Data Explorer Plugin

official

(Kane York) #66

All queries have a LIMIT 500 (?) by default; you can change that by either

  1. Downloading the results raises the limit to either 10K or 100K records, I forget which
  2. manually running the query via the HTTP API, and increase the limit parameter to what it needs to be.

As @Mittineague said, be careful: the posts table includes private messages, for example. You may want to exclude those from analysis. The schema browser on the right side of the editor flags some especially sensitive columns, such as password_hash.


(Justin Veenema) #67

@riking / @Mittineague:

Thanks for your responses. We’ll definitely need to make sure our approach is kosher, and ensuring the sensitive data isn’t available to the students. We’re mostly looking to mine things like text data / user behaviours… not anything personally identifiable, just things that are generally publicly available to anyone who can view our Community.

Good call on the direct user messages, didn’t even realize that was in there. This changes things considerably, so we’ll proceed with caution before moving forward.

However - any idea why we’re getting mixed results for the # of posts?


(Kane York) #68

No idea! That’s getting into the realm of software forensics; “what particular set of circumstances must have happened for one of all the revisions ran from time X until now to produce this result?”. If it’s not hurting anything, it’s not worth the time & money to figure it out.


(Pad Pors) #69

Hi,

are the outputs of this plugin only accessible as a file? or let me say can I somehow read the output using a query or a code?


(Rafael dos Santos Silva) #70

Using the results of queries as an endpoint for customization is out of scope, and dangerous.


(Pad Pors) #71

why dangerous? danger in terms of any harm to the main database or some data-manipulation?


(Rafael dos Santos Silva) #72

You would need to expose an admin api key.


(Pad Pors) #73

thanks, is there any other way to use the output data as the source for another code?

simple way that comes to my mind is to post the output on an IP and then get it from that IP for the code. but I’m not sure if this is the best way for large databases. any other possible way?


(Rafael dos Santos Silva) #74

Do the same thing you do with the query in a plugin.


(SMHassanAlavi) #75

How can execute query in javascipt plugin?the languages are diffrent
Is there any refrence of the discourse plugin?


(Justin Veenema) #76

Hi all,

Sorry to resurrect this thread, but we’d like to move forward with this without exposing any private info from our Community.

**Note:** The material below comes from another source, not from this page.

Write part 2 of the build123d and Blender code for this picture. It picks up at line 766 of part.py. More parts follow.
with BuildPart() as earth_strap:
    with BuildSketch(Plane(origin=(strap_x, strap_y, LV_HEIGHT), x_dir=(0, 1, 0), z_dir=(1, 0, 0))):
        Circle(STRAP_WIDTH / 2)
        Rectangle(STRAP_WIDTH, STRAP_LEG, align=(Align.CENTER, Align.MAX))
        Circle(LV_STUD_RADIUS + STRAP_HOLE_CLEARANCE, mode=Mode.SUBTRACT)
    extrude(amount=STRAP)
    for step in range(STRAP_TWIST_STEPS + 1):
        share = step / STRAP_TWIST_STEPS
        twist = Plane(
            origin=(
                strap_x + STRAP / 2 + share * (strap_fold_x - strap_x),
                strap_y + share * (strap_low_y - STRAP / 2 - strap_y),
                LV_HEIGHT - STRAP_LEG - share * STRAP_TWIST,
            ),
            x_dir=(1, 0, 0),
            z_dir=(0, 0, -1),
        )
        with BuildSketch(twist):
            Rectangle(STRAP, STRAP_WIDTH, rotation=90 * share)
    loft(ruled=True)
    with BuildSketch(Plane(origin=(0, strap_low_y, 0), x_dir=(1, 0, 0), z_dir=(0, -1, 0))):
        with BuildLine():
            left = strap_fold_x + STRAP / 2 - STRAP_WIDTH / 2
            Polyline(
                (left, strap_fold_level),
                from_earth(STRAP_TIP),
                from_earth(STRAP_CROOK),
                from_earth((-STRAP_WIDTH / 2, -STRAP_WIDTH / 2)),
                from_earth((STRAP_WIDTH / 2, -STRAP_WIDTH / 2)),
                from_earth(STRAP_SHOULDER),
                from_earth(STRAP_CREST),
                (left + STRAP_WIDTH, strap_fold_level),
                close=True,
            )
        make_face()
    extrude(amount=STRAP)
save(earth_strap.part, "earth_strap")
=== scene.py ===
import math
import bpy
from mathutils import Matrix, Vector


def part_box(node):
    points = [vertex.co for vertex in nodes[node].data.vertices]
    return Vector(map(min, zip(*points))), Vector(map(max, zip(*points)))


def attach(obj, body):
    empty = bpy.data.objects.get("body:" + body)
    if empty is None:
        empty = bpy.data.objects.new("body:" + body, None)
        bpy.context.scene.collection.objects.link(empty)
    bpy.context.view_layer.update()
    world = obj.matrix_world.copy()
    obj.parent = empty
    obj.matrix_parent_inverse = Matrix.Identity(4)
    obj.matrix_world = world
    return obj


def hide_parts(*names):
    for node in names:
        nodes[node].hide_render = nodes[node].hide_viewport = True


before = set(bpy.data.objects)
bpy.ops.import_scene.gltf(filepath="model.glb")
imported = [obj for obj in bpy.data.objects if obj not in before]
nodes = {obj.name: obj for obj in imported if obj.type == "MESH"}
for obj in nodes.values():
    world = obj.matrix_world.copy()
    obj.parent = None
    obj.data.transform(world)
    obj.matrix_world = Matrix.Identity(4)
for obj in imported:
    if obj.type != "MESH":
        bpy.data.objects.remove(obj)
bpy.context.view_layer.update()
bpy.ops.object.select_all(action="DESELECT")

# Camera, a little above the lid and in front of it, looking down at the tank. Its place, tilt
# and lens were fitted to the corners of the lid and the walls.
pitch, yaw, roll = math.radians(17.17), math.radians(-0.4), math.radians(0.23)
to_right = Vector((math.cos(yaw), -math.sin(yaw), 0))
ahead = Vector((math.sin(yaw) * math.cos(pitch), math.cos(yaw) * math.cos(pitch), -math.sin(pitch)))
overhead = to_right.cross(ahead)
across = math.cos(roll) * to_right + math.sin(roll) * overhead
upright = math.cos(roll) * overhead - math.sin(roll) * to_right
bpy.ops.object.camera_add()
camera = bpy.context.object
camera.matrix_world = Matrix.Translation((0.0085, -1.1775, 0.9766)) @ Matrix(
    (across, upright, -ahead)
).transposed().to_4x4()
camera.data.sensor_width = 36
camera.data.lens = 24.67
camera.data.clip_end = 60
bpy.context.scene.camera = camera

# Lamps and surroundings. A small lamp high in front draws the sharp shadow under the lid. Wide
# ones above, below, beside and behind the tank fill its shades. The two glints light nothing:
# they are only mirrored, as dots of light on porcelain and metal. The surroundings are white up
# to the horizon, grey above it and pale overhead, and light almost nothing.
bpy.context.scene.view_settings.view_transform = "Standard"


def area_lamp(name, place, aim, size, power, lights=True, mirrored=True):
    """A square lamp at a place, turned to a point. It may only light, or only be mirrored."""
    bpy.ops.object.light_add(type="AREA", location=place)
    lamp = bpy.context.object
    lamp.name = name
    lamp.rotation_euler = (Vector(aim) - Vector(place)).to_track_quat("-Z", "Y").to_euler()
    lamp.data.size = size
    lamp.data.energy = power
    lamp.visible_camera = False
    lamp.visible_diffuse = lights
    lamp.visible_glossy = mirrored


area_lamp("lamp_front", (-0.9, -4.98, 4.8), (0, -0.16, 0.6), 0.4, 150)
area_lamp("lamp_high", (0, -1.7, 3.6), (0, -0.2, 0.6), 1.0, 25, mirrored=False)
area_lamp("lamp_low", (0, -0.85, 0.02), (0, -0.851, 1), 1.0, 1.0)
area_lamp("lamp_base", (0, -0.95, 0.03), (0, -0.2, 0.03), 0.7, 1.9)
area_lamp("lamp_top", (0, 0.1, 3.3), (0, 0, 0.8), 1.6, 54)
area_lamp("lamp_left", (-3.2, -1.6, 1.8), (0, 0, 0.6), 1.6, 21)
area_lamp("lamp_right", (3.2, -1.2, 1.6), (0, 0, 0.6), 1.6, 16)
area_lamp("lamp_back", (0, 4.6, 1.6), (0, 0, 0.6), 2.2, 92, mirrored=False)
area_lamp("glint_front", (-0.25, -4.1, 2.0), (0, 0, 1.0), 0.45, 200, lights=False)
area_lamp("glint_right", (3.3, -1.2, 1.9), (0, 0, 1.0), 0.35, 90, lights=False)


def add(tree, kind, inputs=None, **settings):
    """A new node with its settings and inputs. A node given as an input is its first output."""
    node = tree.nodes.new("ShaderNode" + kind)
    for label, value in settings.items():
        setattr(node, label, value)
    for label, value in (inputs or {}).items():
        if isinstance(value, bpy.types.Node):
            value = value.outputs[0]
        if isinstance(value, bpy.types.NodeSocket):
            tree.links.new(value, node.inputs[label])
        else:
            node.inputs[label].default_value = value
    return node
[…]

How can we differentiate the posts that are private messages, as opposed to public? We’d like to obviously take this out of the data-set (as well as any other personal/private information). We’ll have complete control over the dataset and will hand them a file they can work with, just need to know what I should be looking for.

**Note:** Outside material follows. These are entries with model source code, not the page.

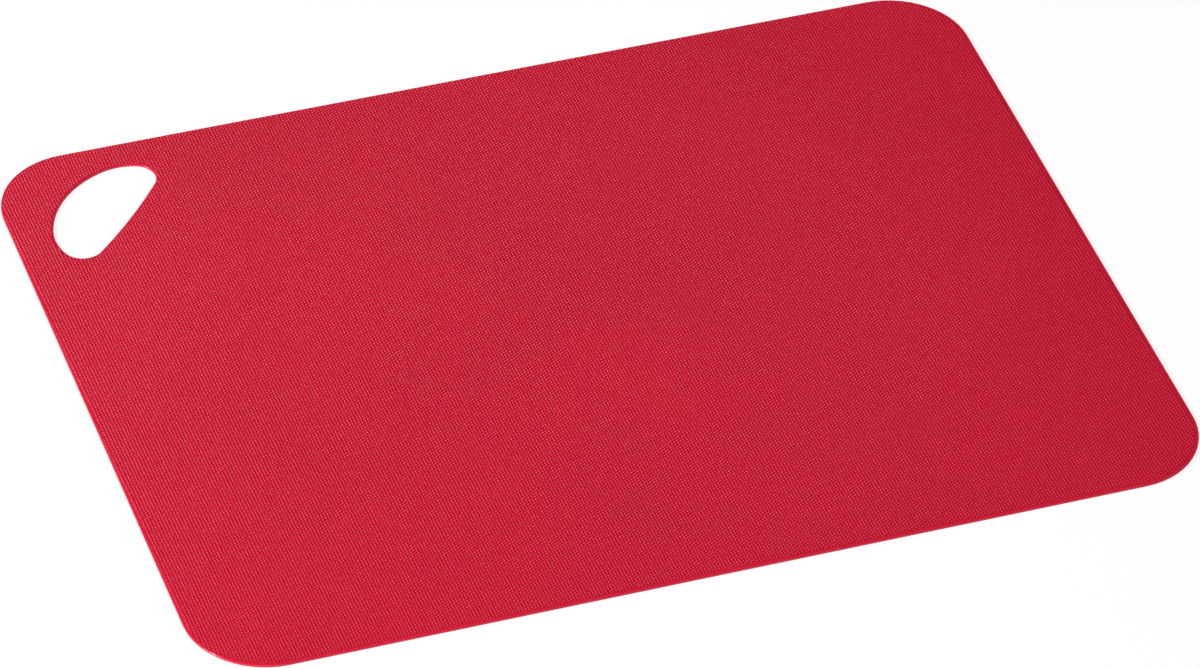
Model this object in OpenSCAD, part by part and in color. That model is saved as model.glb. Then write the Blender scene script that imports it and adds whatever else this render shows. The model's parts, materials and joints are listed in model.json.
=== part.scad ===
// Flexible cutting mat: one thin plastic sheet with round corners and a hanging hole in its far left
// corner. The origin is at the middle of the underside, with +X to the right and +Y to the far edge.

/* [Sheet] */
// Length of the sheet, from its left edge to its right edge
mat_length = 380; // [240:1:600]
// Width of the sheet, from its near edge to its far edge
mat_width = 290; // [180:1:450]
// Thickness of the sheet
mat_thickness = 1; // [0.6:0.1:3]
// Radius of the four corners, seen from above
corner_radius = 30; // [5:1:60]
// Radius that takes the sharpness off every cut edge, above and below
edge_radius = 0.25; // [0.05:0.05:0.25]

/* [Hanging hole] */
// Distance from the left edge to the middle of the hole
hole_from_left = 35; // [33:1:80]
// Distance from the far edge to the middle of the hole
hole_from_far = 33.4; // [33:0.2:80]
// Angle from the sheet's near edge to the hole's long side
hole_angle = 47; // [0:1:90]
// Length of the hole, from end to end
hole_length = 58.4; // [44:0.2:72]
// Depth of the hole, from its long side to its crown
hole_depth = 26.9; // [22:0.1:34]
// Radius of the hole's two ends
end_radius = 8; // [5:0.5:10]
// Radius of the long side, which bows out a little
long_side_radius = 250; // [120:10:1000]
// Angle that the crown's arc spans
crown_angle = 57; // [40:1:70]
// Angle that each shoulder's arc spans, between the crown and an end
shoulder_angle = 35; // [20:1:45]

/* [Hidden] */
$fn = 240;
edge_facets = 24;
// How far a cutter goes past what it cuts
cut_past = 1;
// Each joint of two arcs is cut along the line square to both, from inside the hole to outside it
joint_inside = end_radius / 2;
joint_outside = hole_length;

straight_length = mat_length - 2 * corner_radius;
straight_width = mat_width - 2 * corner_radius;

// The hole is drawn with its length along X, from the middle of its long side. Its outline is six
// arcs, each tangent to the next. The directions in which one arc hands over to the next:
shoulder_start = 90 - crown_angle / 2;
end_start = shoulder_start - shoulder_angle;

// The end's arc reaches the hole's full length, and lies inside the long side's arc.
end_x = hole_length / 2 - end_radius;
end_y = long_side_radius - sqrt(pow(long_side_radius - end_radius, 2) - pow(end_x, 2));
end_finish = atan2(end_y - long_side_radius, end_x);

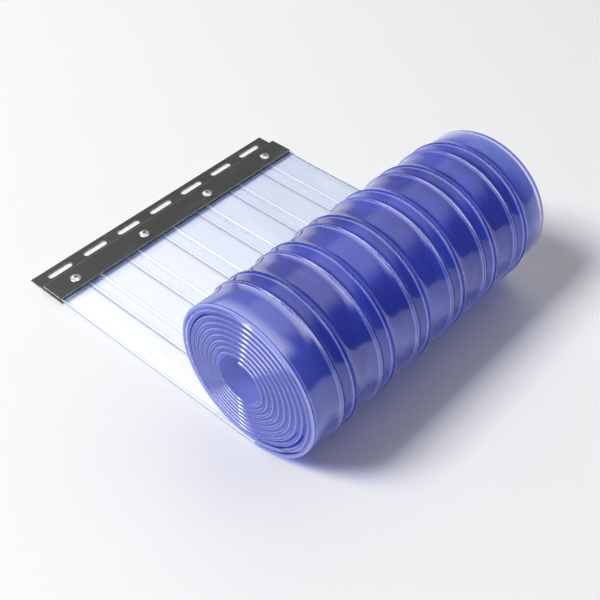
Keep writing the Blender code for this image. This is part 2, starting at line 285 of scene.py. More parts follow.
def makeFlatStrip(name, fromS, toS, spacing, ribSides=(-1, 1), bulging=True, pressed=0.0,
                  chamfer=0.0):
    deselectAll()
    bpy.ops.mesh.primitive_cube_add(size=1, location=(0, 0, 0))
    piece = bpy.context.object
    piece.name = piece.data.name = name
    startEdit(piece)
    bpy.ops.mesh.select_all(action="SELECT")
    bpy.ops.transform.resize(value=(strip["width"], toS - fromS, strip["web"]))
    bpy.ops.transform.translate(value=(0, (fromS + toS) / 2, 0))
    for x in (bulgeLines() if bulging else []) + (pressedLines() if pressed else []):
        bpy.ops.mesh.select_all(action="SELECT")
        bpy.ops.mesh.bisect(plane_co=(x, 0, 0), plane_no=(1, 0, 0))
    for side in ribSides:
        raiseRibs(piece, side)
    if ribSides:
        pick(piece, "edges", lambda edge: runsAlongY(edge)
             and edgeMiddle(edge).z * sum(ribSides) >= 0
             and fromRib(edgeMiddle(edge).x) < strip["ribBase"] / 2 + touching)
        bpy.ops.mesh.bevel(offset=strip["ribRound"], segments=2, affect="EDGES")
    pick(piece, "edges", lambda edge: runsAlongY(edge)
         and abs(edgeMiddle(edge).x) > strip["width"] / 2 - touching)
    bpy.ops.mesh.bevel(
        offset=chamfer or strip["edgeRound"], segments=1 if chamfer else 2, affect="EDGES")
    # subdivided in two rounds, because one makes no more than 100 cuts
    steps = max(2, round((toS - fromS) / spacing))
    firstRound = max(1, round(math.sqrt(steps)))
    secondRound = max(1, round(steps / firstRound))
    for count in (firstRound, secondRound):
        if count > 1:
            pick(piece, "edges", runsAlongY)
            bpy.ops.mesh.subdivide(number_cuts=count - 1)
    stopEdit()
    windUp(piece, pressed)
    return piece


# Materials of the strip

# Across each rib pair: millimetres from its middle, and the tint and then the gloss there. On the
# run the tint is painted light and shade: dark shade lines beside the ribs and highlight lines
# brighter than white
clearPairLightAndShade = [
    (-10.2, (1.0, 1.0, 1.0, 1.0)),
    (-9.6, (1.0, 1.0, 1.0, 1.0)),
    (-9.2, (0.22, 0.25, 0.36, 0.1)),
    (-8.4, (0.22, 0.25, 0.36, 0.1)),
    (-7.9, (1.12, 1.08, 1.0, 0.8)),
    (-6.2, (0.98, 0.99, 1.0, 0.8)),
    (-5.7, (0.50, 0.56, 0.72, 0.3)),
    (-5.0, (0.50, 0.56, 0.72, 0.3)),
    (-4.5, (0.955, 0.97, 0.99, 1.0)),
    (4.5, (0.955, 0.97, 0.99, 1.0)),
    (5.0, (0.56, 0.62, 0.78, 0.4)),
    (5.6, (0.56, 0.62, 0.78, 0.4)),
    (6.1, (1.25, 1.16, 1.02, 1.0)),
    (8.3, (1.25, 1.16, 1.02, 1.0)),
    (8.8, (0.52, 0.60, 0.80, 0.4)),
    (9.5, (0.62, 0.69, 0.86, 0.4)),
    (10.4, (1.0, 1.0, 1.0, 1.0)),
]
# On the outer turn the tint is painted shade: dark lines along the ribs, with the gloss in the
# last column
turnPairShadeLines = [
    (-10.0, (1.0, 1.0, 1.0, 1.0)),
    (-7.7, (1.0, 1.0, 1.0, 1.0)),
    (-7.3, (0.12, 0.13, 0.36, 0.2)),
    (-6.4, (0.12, 0.13, 0.36, 0.2)),
    (-6.0, (1.0, 1.0, 1.0, 1.0)),
    (-5.3, (1.0, 1.0, 1.0, 1.0)),
    (-4.9, (0.30, 0.32, 0.62, 0.5)),
    (-3.9, (0.90, 0.92, 0.97, 0.8)),
    (4.3, (0.85, 0.87, 0.95, 0.8)),
    (4.9, (1.0, 1.0, 1.0, 0.35)),
    (6.0, (1.0, 1.0, 1.0, 0.35)),
    (6.4, (0.14, 0.15, 0.40, 0.2)),
    (7.1, (0.14, 0.15, 0.40, 0.2)),
    (7.5, (1.0, 1.0, 1.0, 0.7)),
    (8.1, (0.24, 0.26, 0.54, 0.3)),
    (9.2, (0.40, 0.42, 0.70, 0.5)),
    (10.0, (1.0, 1.0, 1.0, 1.0)),
]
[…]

Does anyone have any idea on what I would need to do in this case?


(Jay Pfaffman) #77

Another solution, that I don’t think I mentioned here is to use API to download the messages. You could use this as a starting point.


(Tom Newsom) #78

We use

WHERE topics.archetype = 'regular'

to only include regular topic posts in searches. Sometimes we also use

WHERE categories.read_restricted='false'

to exclude categories that are not visible by the general public.

Your code will vary depending on what JOINs you’re using etc.


#79

What would be the most convenient way to change the timeout for queries? It’s set to ten seconds and I believe I see where it’s set in plugin.rb but I’m not sure if it’s worth it to make a fork just for that.


(Jeff Atwood) #80

16 posts were split to a new topic: Strange problem with Data Explorer


Strange problem with Data Explorer
(Joe Buhlig) #81

The more plugins I build the more I find myself using the PluginStore. In most cases, it seems best to store data there as a JSON object. I’d love to have a way to use Data Explorer to parse a JSON object but I’m aware this is not something native to SQL. So I’m not sure if there’s anything that can be done here. But still, it’d be nice to have. :wink:


(Rafael dos Santos Silva) #82

PostgreSQL has a great JSON support, for example:

SELECT
  value::json->>'username'
FROM
  public.plugin_store_rows

will return the username key in a JSON store in our plugin_store_rows table.


(Jeff Atwood) #84

A post was split to a new topic: Find old topics with images?


(Joshua Rosenfeld) #86

3 posts were merged into an existing topic: Admin Statistics Report


Strange problem with Data Explorer
(Rob Meade) #87

Just a quick question if I may…

Is there any way to have a multiline description for the query that is created and saved? Despite being able to insert carriage returns, these seem to be strip out when viewed outside of the Edit functionality?


Updated

Not entirely sure where to post this, as it’s a bit of a bug I believe - please let me know if this isn’t the right place and I will re-post this part else where.

When you browse to the Data Explorer, the fields are filled with the last query you visited by default.
The dropdown menu shows that nothing is selected, could perhaps benefit from a default value of “Select Query” or similar?

It would be nice if the fields were not populated by default, as this could lead to a query being modified accidentally.